In Italia l’assunzione dei disabili è disciplinata dalla legge n. 68/99. Il rischio è quello di adempiere a un mero obbligo normativo, senza cogliere l’effettiva capacità del dipendente a discapito della sua realizzazione personale. Sensibilizzare il mercato del lavoro fa sicuramente parte della nostra mission. Il servizio che forniamo alle aziende è una soluzione al bisogno di coesione sociale del cittadino ed è, al contempo, una scelta produttiva per l’impresa. Ci teniamo molto a sottolineare questo aspetto poiché la progettazione dei nostri servizi è effettivamente basata sulle capacità dei singoli, tutte persone preparate a misurarsi con gli obiettivi prefissati, e molto motivate. Con l’intervento di Raggio di Luce non si intende banalmente scongiurare le ingenti multe per i datori di lavoro trasgressori della norma e nemmeno ottenere incentivi, ma connettere domanda e offerta. Mi spiego meglio. Le aziende italiane hanno l’obbligo di assunzione di persone con disabilità in una misura percentuale proporzionata alla quantità totale dei lavoratori impiegati nell’azienda stessa. Per le multinazionali (o comunque per aziende con più di 50 dipendenti) questa misura corrisponde al 7% dei lavoratori. Alle aziende offriamo quindi l’opportunità di esternalizzare tale adempimento tramite la nostra cooperativa sociale a cui affidare una parte del processo produttivo che sarà svolto da lavoratori e lavoratrici con disabilità. L’emancipazione resta la porta d’accesso al futuro, la premessa necessaria per un percorso di autonomia personale e professionale che arricchisca tutti gli “attori”, al riparo da ogni forma di sterile assistenzialismo. Non si può e non si deve rinunciare al contributo fondamentale che ognuno di noi è in grado di fornire alla società.

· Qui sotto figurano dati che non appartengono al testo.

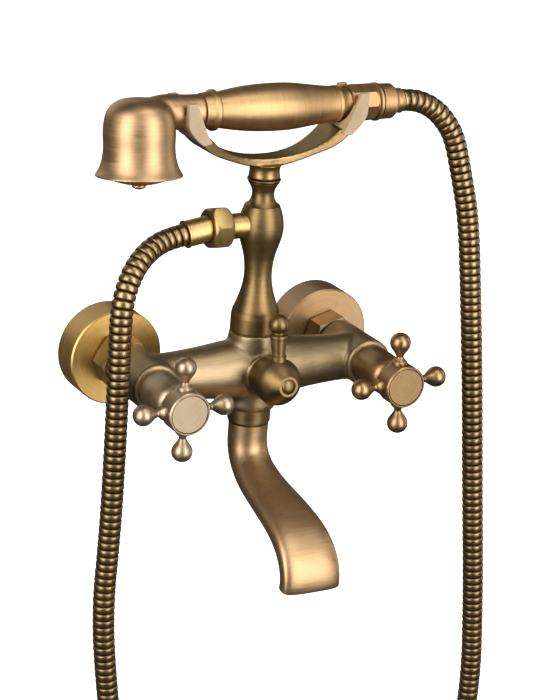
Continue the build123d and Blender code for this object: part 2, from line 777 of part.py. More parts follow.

Qual è la sfida per una realtà come Raggio di Luce? Essere soggetto attivo del cambiamento. In questo momento stanno aumentando le richieste da parte di grandi imprese e multinazionali: paradossalmente, la nostra economia di relazione e condivisione vince anche in ambienti normalmente più individualisti, votati al profitto. Questo è il nostro X-Factor: stiamo dimostrando come impegno e attenzione all’altro siano pilastri della produttività. La nostra sfida oggi è far comprendere ai datori di lavoro che scegliere di stipulare una convenzione quadro là dove non si abbiano in house le competenze strategiche per integrare al meglio il personale con disabilità, non è una scorciatoia procedurale che legalizza la delega a organismi terzi, bensì un metodo di intervento con solide basi teoriche e significative, tangibili buone pratiche.